Libraries believe that information should be free. When it’s not, we collect it for you so that you can have it for free. Libraries select and curate information for their community. Libraries scaffold the experience for synthesizing and making sense of the tsunami of information in today’s world. What the library really collects is ideas.

Imagine readers empowered by making choices driven by interest, not level. “When students are encouraged to pursue their own interests and passions and are free to choose from a rich collection within an inviting environment, they are motivated to read and their reading and depth of understanding improve.” (Together for Learning, OSLA 2010)

Libraries understand that reading is more than text on the printed page. Readers today experience text in multiple formats and interpret ideas from many media. A book is just a container. Libraries specialize in shifting containers and realizing the potential of new literacies.

Your students deserve to see themselves in what they read. Your library collection should reflect the diversity of your school community and of the world. For a library should also be an invitation to broader life experiences.

You are educators who by your mere presence here show that you value inquiry and collaborative knowledge-building. Imagine a classroom rich in information, fueled by technology, with flexible space for collaborative learning. Imagine your library as a resource-rich and experimental learning and teaching space – a value-added extension of your classroom.

You are educators who by your mere presence here show that you understand that technology is transforming learning. Libraries, information and technology are joined at the hip. And technology has huge potential for helping make sense of the information to knowledge journey.

If you want us to circulate books to students then yes, we do that. If you want us to gather resources for you to enrich your classroom experience, then we can do that too. If you want us to help match readers to just the right book, then we are especially good at that. But if that’s all you want from us, you and your students will have missed out on so many possibilities.

Because the truth is that just as has happened so many times over history, libraries have been very busy over the past decade re-imagining ourselves. And we know that we can do great things, and that our time is now.  Our vision in Ontario today is for a library that is an integral part of the school’s learning culture, that adds value through the unique opportunities the library program can offer. And that vision is eloquently expressed in our new guideline document, Together for Learning: School Libraries and the Emergence of the Learning Commons.

Inquiry is at the centre of learning, and research fuels sense-making. But research is a complex, iterative process fueled by excitement and anxiety. Together for Learning’s guided inquiry model scaffolds the process and connects it to technologies to empower learning.

Together for Learning connects to what all educators in Ontario understand about learning. The Ontario school library research model has always been about the learning process. The guided inquiry model closely mirrors the learning cycle process, where meaningful assessment and feedback along the way empower understanding.

If you imagine the library as a book storage facility – a place to visit and then leave, I invite you to re-imagine the potential for learning within a space that offers such a different experience, where learning is driven by interest, choice and questioning.

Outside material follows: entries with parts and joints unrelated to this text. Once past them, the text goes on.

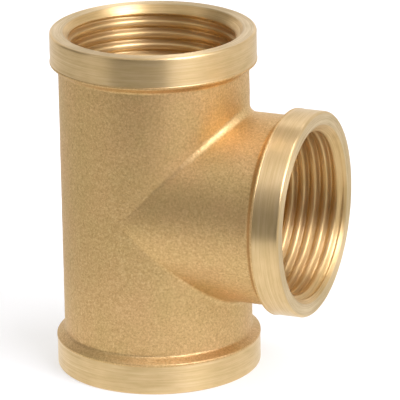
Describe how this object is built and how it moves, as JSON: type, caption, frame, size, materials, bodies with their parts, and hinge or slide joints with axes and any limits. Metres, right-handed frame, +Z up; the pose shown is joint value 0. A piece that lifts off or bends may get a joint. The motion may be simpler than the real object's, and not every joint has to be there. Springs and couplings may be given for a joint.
{
  "type": "pipe tee fitting",
  "caption": "Brass pipe tee: a straight run with a branch at right angles, turned end bands and a female parallel pipe thread in every port",
  "frame": {"origin": "centre of the run's lower end face, the face the tee stands on", "axes": "+Z up along the straight run, out of the upper port; +X out along the branch, out of the side port"},
  "size_m": [0.0523, 0.0394, 0.0664],
  "materials": {
    "brass": "shot-blasted cast skin on the tubes, turned bright metal on the bands, end faces and threads"
  },
  "bodies": {
    "root": {"tee_body": "brass"}
  },
  "joints": []
}
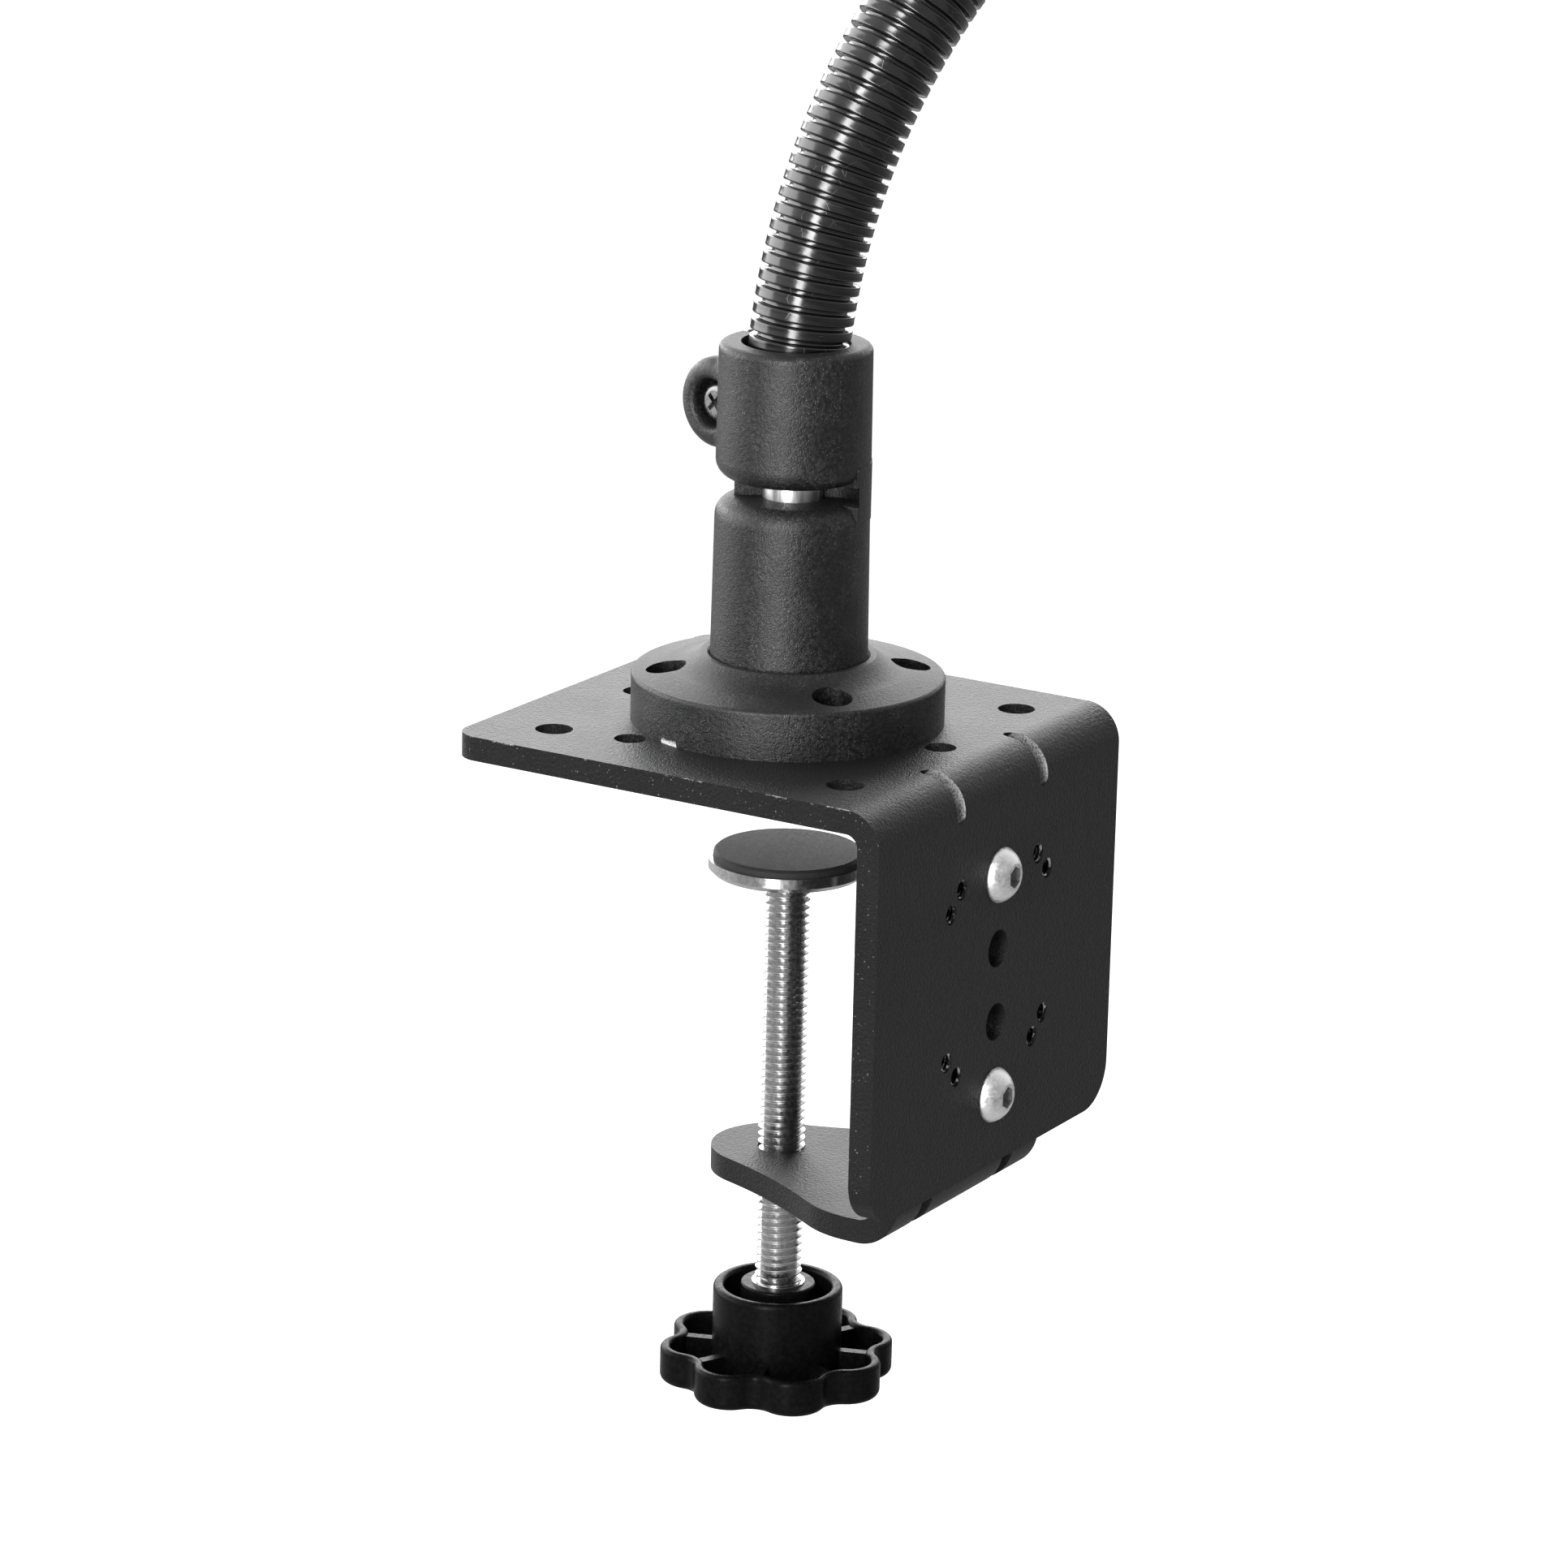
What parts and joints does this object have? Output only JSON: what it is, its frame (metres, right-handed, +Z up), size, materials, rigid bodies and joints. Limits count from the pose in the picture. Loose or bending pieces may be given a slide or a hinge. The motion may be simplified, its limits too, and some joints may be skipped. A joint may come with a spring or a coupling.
{
  "type": "tablet clamp mount",
  "caption": "Desk-edge screw clamp of bent steel plate carrying a round base, a split collar with pinch screw and a corrugated flexible arm that holds a tablet or phone cradle.",
  "frame": {"origin": "centre of the square of corner holes, on the underside of the top plate where it meets the desk top", "axes": "+Z up out of the desk, +Y into the desk away from its edge, X along the desk edge"},
  "size_m": [0.0959, 0.101, 0.3097],
  "materials": {
    "black_powder_coat": "satin black powder coat with a fine orange-peel",
    "stainless": "satin stainless steel",
    "glass_filled_nylon": "moulded, matt, slightly mottled",
    "black_steel": "black oxide",
    "bright_zinc": "bright zinc plate",
    "aluminium_rod": "polished",
    "gloss_conduit": "glossy black",
    "knob_plastic": "satin black",
    "rubber": "matt"
  },
  "bodies": {
    "bracket": {"top_bracket": "black_powder_coat", "foot_bracket": "black_powder_coat", "upper_bolt": "stainless", "lower_bolt": "stainless", "base_flange": "glass_filled_nylon", "flange_screw_1": "black_steel", "flange_screw_2": "black_steel", "flange_screw_3": "black_steel", "flange_screw_4": "black_steel", "arm_socket": "glass_filled_nylon", "socket_screw": "black_steel", "socket_washer": "bright_zinc", "pinch_screw": "stainless", "pinch_nut": "stainless"},
    "arm": {"flex_rod": "aluminium_rod", "sheath": "gloss_conduit"},
    "screw": {"clamp_screw": "bright_zinc", "knob": "knob_plastic", "knob_insert": "bright_zinc"},
    "pad": {"pad_cup": "bright_zinc", "pad_face": "rubber", "pad_washer": "bright_zinc"}
  },
  "joints": [
    {"name": "arm_turn", "type": "hinge", "parent": "bracket", "child": "arm", "pos_m": [0, 0, 0.067], "axis": [0, 0, 1], "range_deg": [-180, 180]},
    {"name": "pad_feed", "type": "slide", "parent": "bracket", "child": "pad", "axis": [0, 0, 1], "range_m": [-0.056, 0.02]},
    {"name": "screw_turn", "type": "hinge", "parent": "pad", "child": "screw", "pos_m": [0, -0.001, -0.0845], "axis": [0, 0, 1], "range_deg": [-12701, 4537]}
  ],
  "couplings": [
    {"joint": "screw_turn", "follows": "pad_feed", "rad_per_m": 3957.9}
  ]
}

If you only imagine the library as a physical space, I invite you to imagine your library space online. Like the physical library, your library online offers rich collections, resources to scaffold learning, and authentic, collaborative learning spaces for readers and researchers.

If you imagine that the function of the library is to serve up information then you are only partway there. The library experience has so much more potential for fueling the information to knowledge journey. Libraries are about developing critical skills. The library program is about learning to learn.

Henry Ford said, “If I’d asked them what they wanted, they’d have said faster horses.” His imagination, offering solutions driven by opportunities, not responding to expressed needs, changed the world. He imagined the potential to improve people’s lives in ways that they had not even thought of. We can imagine the library together. We want to be a part of the dreams you have for your students. And who knows? Perhaps we can help you get there in ways that you’ve never before imagined. Let’s imagine OUR library, together for learning.